Like Sarah, we need to understand that God’s faithfulness is undeserved and His blessings . . . especially the blessing of family, should always be received and cherished joyfully.
Here are some things for you to do this week:
FIRST, post a sign in your house somewhere that says, “Is Anything Too Hard for the Lord?” Look at it often and take it to heart. Say the words over and over. Remind yourself of His sufficiency for EVERY problem and situation. When you are tempted to despair, repeat those words. When you feel like you can’t handle life anymore . . . repeat those words. When you face an impossible situation, remember the truth of those words. The next time you feel like laughing at God’s promise . . . remember who it is who is making the promise.
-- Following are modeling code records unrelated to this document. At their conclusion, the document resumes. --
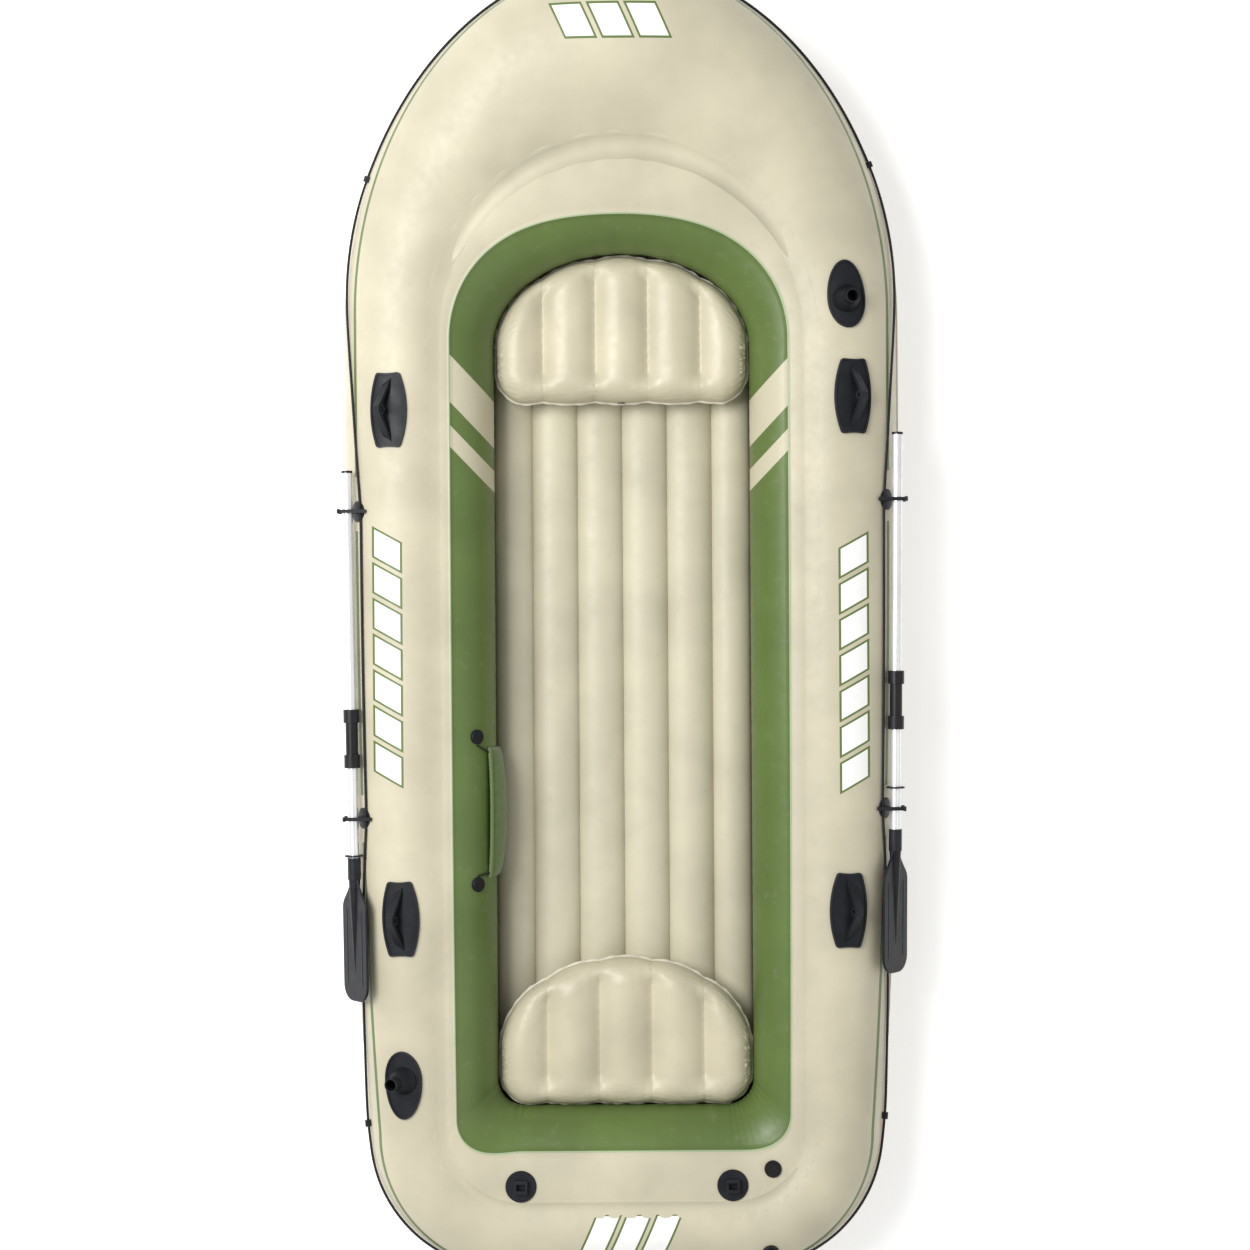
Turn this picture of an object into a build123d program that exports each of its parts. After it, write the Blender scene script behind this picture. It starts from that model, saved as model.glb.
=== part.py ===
from build123d import *
import os
from math import acos, cos, degrees, hypot, pi, radians, sin, sqrt, tan

# An inflatable rowing raft seen as it lies inflated on flat ground.
# Millimetres. +Y is the bow, +X is starboard, +Z is up.
# The origin is on the ground, at the middle of the raft's length and beam.

# ---------------------------------------------------------------- hull
HALF_LENGTH = 1695.0         # from the origin to the bow tip, and to the stern
HALF_BEAM = 724.0            # outer tube, at the front of the straight sides
STERN_HALF_BEAM = 672.0      # outer tube, where the stern corners begin
BOW_ROUND = 885.0            # length of the bow's round, outside
STERN_CORNER = 385.0         # radius of the stern corners, outside
WEB_HALF_BEAM = 481.0        # the wall between the two air chambers, front
WEB_STERN_HALF_BEAM = 472.0  # the same, where the stern corners begin
WEB_BOW_SETBACK = 465.0      # from the bow tip back to that wall
WEB_STERN_SETBACK = 200.0    # from the stern forward to that wall
WEB_CORNER = 205.0
COCKPIT_HALF_WIDTH = 337.0   # between the inner tube's two bulges
COCKPIT_BOW_SETBACK = 710.0  # from the bow tip back to the bulge
COCKPIT_STERN_SETBACK = 436.0
COCKPIT_ROUND = 243.0        # length of the cockpit's round front
COCKPIT_CORNER = 70.0
TUBE_RADIUS = 165.0          # outer tube, half its height along the sides
WEB_HALF_HEIGHT = 145.0
BOW_EXTRA_RADIUS = 25.0      # the tube is taller at the bow
BOW_SHEAR = 0.35             # the bow's outside rises by this much of its width
END_FULLNESS = 2.6           # how square the inner tube is at bow and stern
SKIN = 1.0                   # welded sheet of every air chamber
WEB_GAP = 1.6                # between the two chambers' halves of the web
SEAT_GAP = 0.3               # between a fitting's pad and the skin under it

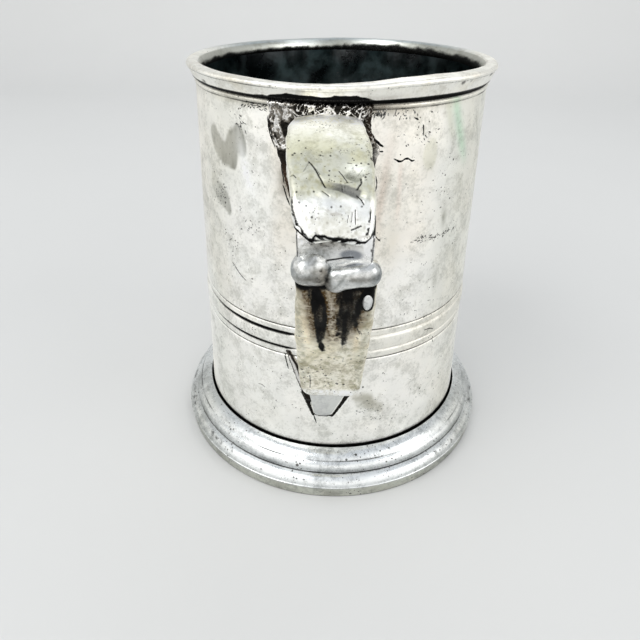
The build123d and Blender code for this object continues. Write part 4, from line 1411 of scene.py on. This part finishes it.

SECOND, take out the baby pictures. Remember that joy that you felt when you first held your child in your arms. Remember how honored you were to be given that gift of life. Think about how different your life would be if you did not have your child(ren). When you’ve done that do several things
- Get on your knees and thank God for the privilege and opportunities of parenthood
- Find a way to tell your child how special they are to you
- If possible, contact your parents and thank them for the influence they have had over your life.
The account of Abraham and Sarah is certainly a unique situation. We don’t anticipate hearing about any other 90 year old first time mothers. But as unique as their story is . . . the lessons we can learn from these accounts are lessons that transcend the generations. They are lessons we need to be reminded of again and again. May God help us to learn . . . and to remember.